Electric vehicle sales dropped 40% across the market after credit elimination. Low-cost models like the ID.4 took the hardest hit. Luxury EVs rebounded, revealing that price-insensitive buyers don’t need subsidies. The EV market was built on artificial demand. Remove the subsidy, and the industry fell.

Detroit’s $53 Billion Retreat

Volkswagen isn’t alone. Ford, GM, and Stellantis have collectively written down $53 billion in EV investments, the largest strategic reversal in automotive history.

Ford took a $19.5 billion charge to cancel its all-electric F-150 and convert its Tennessee EV factory to gas truck production. GM followed with a $6 billion writedown on its Ultium platform, idling battery plants and affecting 2,000+ workers. Eighteen automakers are now scaling back EV commitments. The unanimous shift: from “all-electric future” to hybrid technology as the pragmatic retreat.

The Infrastructure That Never Came

Government promised robust charging infrastructure. Harvard research shows drivers successfully recharge at public stations only 78% of the time. States have spent just $94 million of the $4.4 billion NEVI program—a 2% deployment rate.

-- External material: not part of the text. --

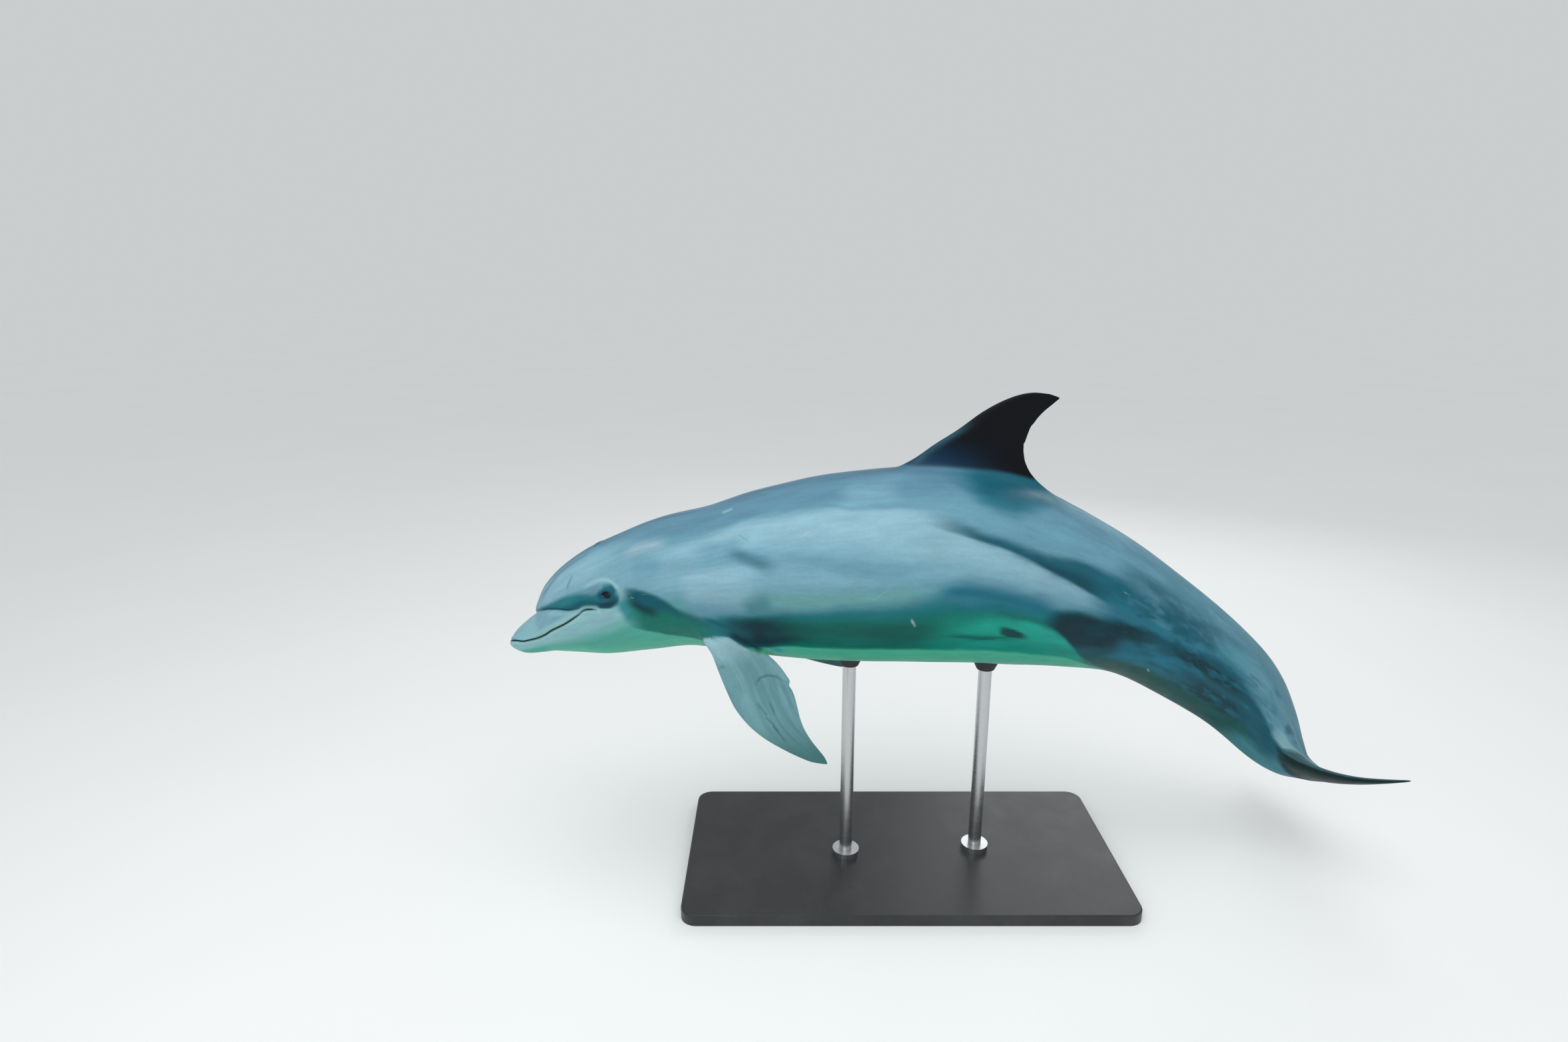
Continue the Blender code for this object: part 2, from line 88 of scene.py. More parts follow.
FIN_TRAIL = (
    (-0.4, 0.64), (-0.15, 0.58), (-0.09, 0.5635), (-0.056, 0.5545), (-0.012, 0.545), (0.04, 0.5362),
    (0.102, 0.5288), (0.19, 0.5228), (0.26, 0.5196), (0.4, 0.5165), (0.6, 0.5175), (0.71, 0.5205),
    (0.8, 0.5238), (0.898, 0.5284), (0.942, 0.5304), (0.972, 0.5316), (0.982, 0.5312), (0.99, 0.5278),
    (0.994, 0.5246))
FIN_THICK = ((-0.4, 0.015), (0.0, 0.013), (0.3, 0.01), (0.7, 0.006), (1.0, 0.0024))
FLIPPER_STATION, FLIPPER_ANGLE = 0.252, 135.0
FLIPPER_POSE = {1: (25.0, 15.0, 0.0), -1: (26.0, 15.0, 20.0)}
FLIPPER_FOOT, FLIPPER_SPAN = -0.028, 0.119
FLIPPER_LEAD = (
    (-0.028, -0.03), (-0.006, -0.0248), (0.011, -0.019), (0.028, -0.0133), (0.048, -0.0059),
    (0.06, -0.0006), (0.075, 0.0098), (0.0888, 0.024), (0.1, 0.0404), (0.11, 0.0582), (0.1157, 0.0704),
    (0.119, 0.0805))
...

Supporting 33 million EVs by 2030 requires 2.2 million public charging ports. Current infrastructure is nowhere close, with disadvantaged communities facing 64% fewer chargers per capita. Gas stations work 99% of the time. EV charging works 78% and requires trip planning. Consumers made the rational choice.

The Price Reality

Volkswagen is replacing an electric SUV with an 18 MPG gas Atlas as fuel prices spike. Buyers will pay more at the pump. They’re choosing it anyway.

EVs carry an $8,000 average premium over gas vehicles. The ID.4 cost $44,000 while a gas compact SUV runs $38,500. With the tax credit, that gap shrank to $500. Without it, the barrier became insurmountable for the mass market, even though five-year total cost favors EVs by $5,500. VW’s bet on the gas Atlas acknowledges upfront affordability beats long-term savings in purchasing behavior.

What Happens Next

Volkswagen promises a “future version” of the ID.4 but provides no timeline. Expect more EV cancellations. Hybrid vehicles will dominate through 2028. Pure EVs remain luxury territory until economics shift. Princeton’s Zero Lab projects 2030 EV sales will be 40% lower without tax credits than forecasts assumed.

EVs will win when they reach price parity without subsidies, 95%+ charging reliability, ubiquitous fast chargers, and 15-minute charges with 500-mile range. Those conditions will arrive on market timelines measured in decades, not political timelines measured in election cycles.

The electric vehicle transition isn’t dead. It was born premature. Market forces are correcting the timeline from 2030 to 2035 or beyond. Government mandates can’t force technology adoption without infrastructure, pricing, and convenience aligning first. Volkswagen’s pivot to gas isn’t a betrayal of the electric future. It’s an admission that the present wasn’t ready for it.